>> BEGIN INPUT MATERIAL

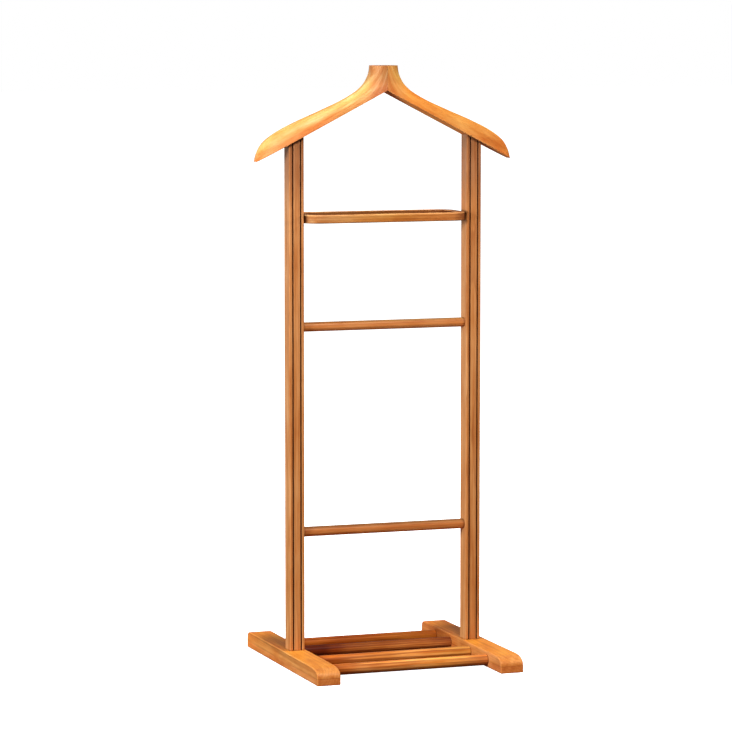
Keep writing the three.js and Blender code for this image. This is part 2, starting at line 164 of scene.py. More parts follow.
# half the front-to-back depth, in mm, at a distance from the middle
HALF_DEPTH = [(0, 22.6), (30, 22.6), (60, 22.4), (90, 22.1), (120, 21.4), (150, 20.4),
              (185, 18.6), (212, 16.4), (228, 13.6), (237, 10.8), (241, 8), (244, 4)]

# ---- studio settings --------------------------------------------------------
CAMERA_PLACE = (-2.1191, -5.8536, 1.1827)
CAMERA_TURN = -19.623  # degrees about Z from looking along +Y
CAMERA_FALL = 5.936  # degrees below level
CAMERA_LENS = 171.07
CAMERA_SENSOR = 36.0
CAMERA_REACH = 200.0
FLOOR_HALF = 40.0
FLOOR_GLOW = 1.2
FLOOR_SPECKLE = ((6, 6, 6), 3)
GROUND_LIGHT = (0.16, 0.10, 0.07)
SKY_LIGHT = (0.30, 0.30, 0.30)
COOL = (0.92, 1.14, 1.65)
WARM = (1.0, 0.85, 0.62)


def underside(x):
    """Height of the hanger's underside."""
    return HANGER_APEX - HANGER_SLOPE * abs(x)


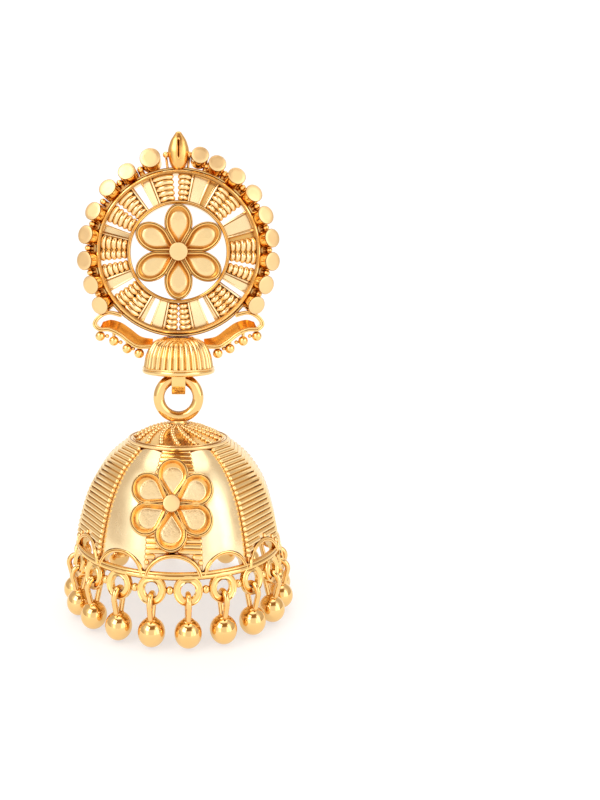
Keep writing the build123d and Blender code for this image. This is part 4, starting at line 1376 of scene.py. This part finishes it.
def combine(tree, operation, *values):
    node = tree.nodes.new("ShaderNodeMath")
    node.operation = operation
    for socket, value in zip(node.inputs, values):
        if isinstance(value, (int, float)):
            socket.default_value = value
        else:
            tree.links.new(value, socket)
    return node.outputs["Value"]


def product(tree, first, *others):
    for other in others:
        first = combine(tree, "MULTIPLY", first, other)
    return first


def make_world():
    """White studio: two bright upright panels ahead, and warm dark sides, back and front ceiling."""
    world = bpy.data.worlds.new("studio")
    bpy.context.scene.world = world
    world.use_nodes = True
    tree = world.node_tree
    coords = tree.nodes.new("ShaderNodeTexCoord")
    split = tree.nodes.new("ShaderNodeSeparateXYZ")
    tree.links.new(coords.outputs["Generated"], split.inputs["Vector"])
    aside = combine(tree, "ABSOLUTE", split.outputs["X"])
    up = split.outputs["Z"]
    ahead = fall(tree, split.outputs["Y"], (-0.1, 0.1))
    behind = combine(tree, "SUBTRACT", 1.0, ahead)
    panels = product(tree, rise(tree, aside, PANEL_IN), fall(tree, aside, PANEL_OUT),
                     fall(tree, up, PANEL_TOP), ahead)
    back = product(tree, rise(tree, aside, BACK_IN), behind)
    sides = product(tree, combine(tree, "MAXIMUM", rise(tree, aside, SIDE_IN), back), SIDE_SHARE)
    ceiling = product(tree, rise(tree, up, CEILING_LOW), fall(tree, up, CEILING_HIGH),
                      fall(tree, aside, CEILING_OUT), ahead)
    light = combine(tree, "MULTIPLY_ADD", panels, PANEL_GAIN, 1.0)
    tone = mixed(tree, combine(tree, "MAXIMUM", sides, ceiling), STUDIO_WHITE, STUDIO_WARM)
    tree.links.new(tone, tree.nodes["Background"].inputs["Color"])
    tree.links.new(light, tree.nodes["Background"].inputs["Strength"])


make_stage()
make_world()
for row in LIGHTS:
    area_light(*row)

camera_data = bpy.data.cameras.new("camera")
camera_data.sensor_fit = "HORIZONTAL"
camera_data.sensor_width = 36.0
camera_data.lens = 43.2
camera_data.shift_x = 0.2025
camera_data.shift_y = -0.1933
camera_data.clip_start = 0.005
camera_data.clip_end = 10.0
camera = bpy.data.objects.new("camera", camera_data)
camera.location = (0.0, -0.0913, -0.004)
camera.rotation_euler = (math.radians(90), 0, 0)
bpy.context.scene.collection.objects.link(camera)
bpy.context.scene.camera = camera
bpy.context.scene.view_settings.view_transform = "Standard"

>> END INPUT MATERIAL

» TASK BRIEF:
What do the lines above say from the one containing "Keep writing the build123d" down to the one containing "return first"? Return them exactly, both end lines included, and only them.

» SOLVED EXERCISE:
Keep writing the build123d and Blender code for this image. This is part 4, starting at line 1376 of scene.py. This part finishes it.
def combine(tree, operation, *values):
    node = tree.nodes.new("ShaderNodeMath")
    node.operation = operation
    for socket, value in zip(node.inputs, values):
        if isinstance(value, (int, float)):
            socket.default_value = value
        else:
            tree.links.new(value, socket)
    return node.outputs["Value"]


def product(tree, first, *others):
    for other in others:
        first = combine(tree, "MULTIPLY", first, other)
    return first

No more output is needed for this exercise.